Further, I would make a special plea to locate more students of the Class of May Pen All-Age School who were forerunners of the policy to use performance in the Grade Nine Achievement Test to place students in High Schools. At the time of the experimental classes, the Headteacher of May Pen All-Age was legendary Teacher Edgar Whiteman, father of former teacher icon and Minister of Education Burchell Whiteman and Eta Whiteman former principal of Westwood High School. May Pen All-Age was the only school outside of Kingston and St Andrew that was included in the experiment. It would be interesting to see if there were differences in outcomes. Edited by Johnathan Goodrich and Owen James ‘Our Story’ is a legacy that will continue to pay substantial dividends of understanding for years to come.
In the friendship that developed, as were spoke more frequently on the telephone I came to discover the exceptional human being that Owen Everard James was. He was a distinguished author of poetry and prose. A successful business executive. A philanthropist. A friend of many, some of whom we shared. A husband is still passionately in love with his wife after more than fifty years. A father to many more than his two sons. A doting grandfather. A world traveler. An avid golfer. An exemplary member of the communities in which he lived. An archive of first-hand experiences that illuminated discussions by bringing them from abstraction to concrete reality. Owen really cared about people. He was ethical and moral. Surprisingly, he had a sore spot about religion, although most of his close friends were religious. As he shared increasingly of his formative years in Jamaica, I teased him about being a Moravian Christian in denial. He answered with silence.

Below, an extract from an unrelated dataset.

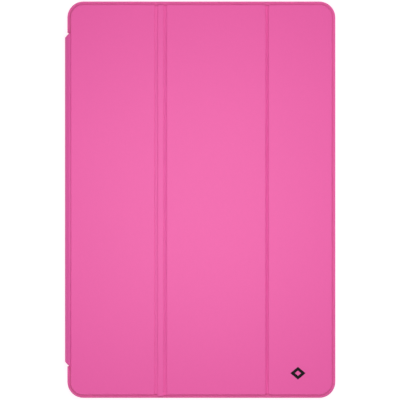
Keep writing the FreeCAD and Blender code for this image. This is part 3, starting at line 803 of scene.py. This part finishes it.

Owen’s sudden illness was a shock. It was an interruption of a close friendship that had just begun. His death months later left deep sadness. There would be no resumption following the interruption. Owen’s funeral on February 19, 2022, led to tears as well as grateful thanks. I have been to hundreds of funeral services but that of Owen Everard James is the most beautiful, most tasteful, and most authentic celebration of anyone’s life I have ever been to or watched. I learned discovered much more about Owen than he had told me about himself. With nonchalant grace and easy elegance Icilda (Icy) his wife, Gregory and Gordon James, sons, other family members, and several friends documented a comprehensive portrayal of Owen’s life through spoken recollections and video clips. Seeing him on the dance floor showed that I had only learned a fraction about the man.
On reflection Owen Everard James was a poet who lived his verses, none more expressive than ‘Alice,’ his depiction of meeting Icy on the telephone before ever seeing her, and the phrase ‘love at first voice’. Brackets: A Book of Poems, published in 2013, speaks to the soul.